Wafer-selective measurements
In multiwafer systems the true wafer temperature is measured for each wafer separately. This allows wafer-to-wafer reproducibility checks and can also be used to optimize susceptor temperature uniformity. Monitoring pocket-to-pocket temperature differences is also essential for assessing compositional variations in quantum well (QW) growth.

Much more can be learned about the growth if, in addition to infrared pyrometry, reflectance measurements are performed at a shorter wavelength, for example 635 nm. Shorter wavelengths are far more suitable with respect to the band edge of the material and the penetration depth of the light. A shorter wavelength also leads to a shorter period of the Fabry-Perot oscillations during growth, which enhances the accuracy of any growth-rate fit.

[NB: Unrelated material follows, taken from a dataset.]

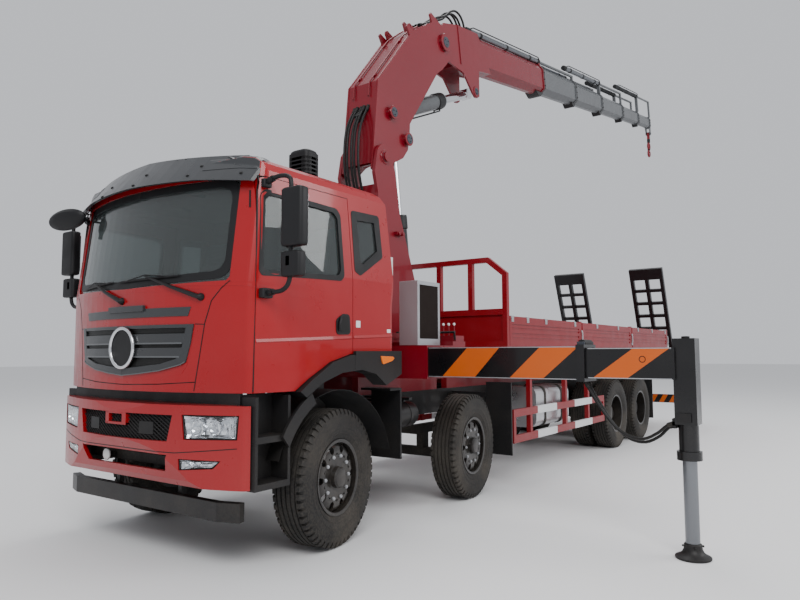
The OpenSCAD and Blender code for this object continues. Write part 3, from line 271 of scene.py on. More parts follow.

Figure 3 shows data recorded during the growth of a GaN buffer and five subsequent InGaN QWs on a set of six wafers in a Thomas Swan Scientific Equipment CCS reactor. The wafer-to-wafer temperature variations (bottom graph) are very small (< 1K) and only small wafer-to-wafer differences in the reflectance signal (top graph) can be seen. These variations are due to slightly different nucleation processes.

The measurements shown in figure 3 are perfectly suited for easy run-to-run and wafer-to-wafer comparison in device production. The reflectance trace allows precise determination of the growth rate. More advanced analysis of the growing layers is possible in multiwafer reactors, when the optical tool allows detection of highly time-resolved data as performed by EpiTT. These data can be used to characterize the reflectance and temperature uniformity of the wafers during all stages of the growth.